Seine Filme, die im Rest der Welt oft als Arthouse galten, sind im eigenen Land lange Blockbuster gewesen. "Le grand bleu" der in Deutschland "The big Blue" hieß, sahen fast 10 Millionen Franzosen. Auch "Subway" mit Isabelle Adjani und Christopher Lambert oder "Nikita" und "Leon" erreichten in Frankreich ein Millionenpublikum.

Nach dem Flop mit "Jeanne d’Arc", in dem Bessons damalige Ehefrau Milla Jovovich die Hauptrolle spielte, hatte der Franzose dann genug vom Regie führen. Mit seinem neuen Film "Angela" kam die Lust am Drehen zurück. Auch weil er sich nicht mehr selbst belügen wollte, behauptet Luc Besson.

"Bei meinem Debütfilm 'Le dernier combat/Der letzte Kampf' sagten alle, mein Drehbuchautor Pierre Jolivet habe den Film eigentlich gemacht, denn Besson sei viel zu jung. Bei 'Subway' hieß es dann, Isabelle Adjani, der Star, hätte im Schneideraum gesessen, also angeblich war auch das nicht mein Film. Ich litt etwas darunter. Bei 'Nikita' war die Hauptdarstellerin nicht so bekannt und auch nicht wirklich gut und ich wusste das. Ich wollte der Welt beweisen, wie gut sie ist und das war falsch. Die beste Schauspielerin für diesen Part hätte die Rolle bekommen müssen."
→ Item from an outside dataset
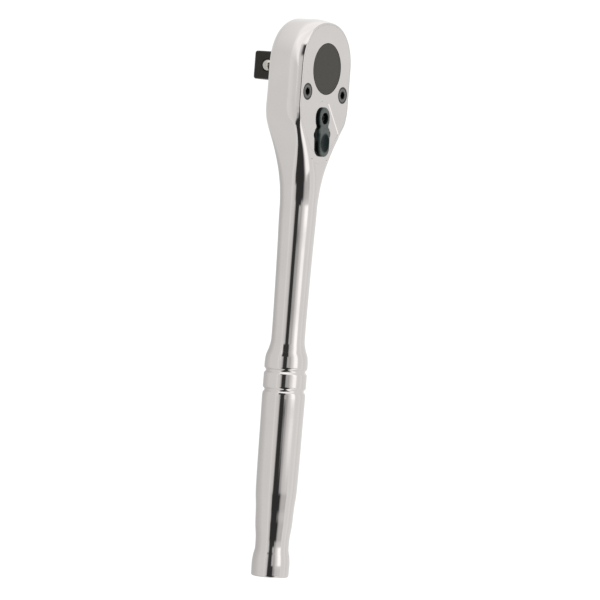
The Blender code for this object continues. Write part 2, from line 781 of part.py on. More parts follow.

Er ist ein Besessener, der jahrelang zuviel gearbeitet hat und schon um 5 Uhr früh aufstand, um zwei Stunden lang zu schreiben. Seine Filme sind unausgeglichen, oft naiv, aber nie uninteressant. Und eins muss man Luc Besson lassen: Er ist clever und hat ein Händchen für neue Trends und Hits. So produzierte und schrieb er "Taxi", dem ein zweiter und dritter Teil folgte. Bei "Die purpurnen Flüsse" schrieb er das Drehbuch.

Bullen und Politiker kann er nicht leiden, die kommen fast in jedem seiner Filme schlecht weg. Auch auf die französische Filmbranche ist Luc Besson nicht gut zu sprechen. Er meint "Die betreiben doch nur Nabelschau und gründen einen Ausschuss nach dem anderen und diskutieren nur. Während wir in Frankreich immer nur reden, drehen sie in Hollywood Filme."

In Zukunft will Besson nicht nur Regie führen, produzieren und verleihen, sondern auch seine eigenen Studios. Aber das dauert noch ein paar Jahre, meint er vorsichtig.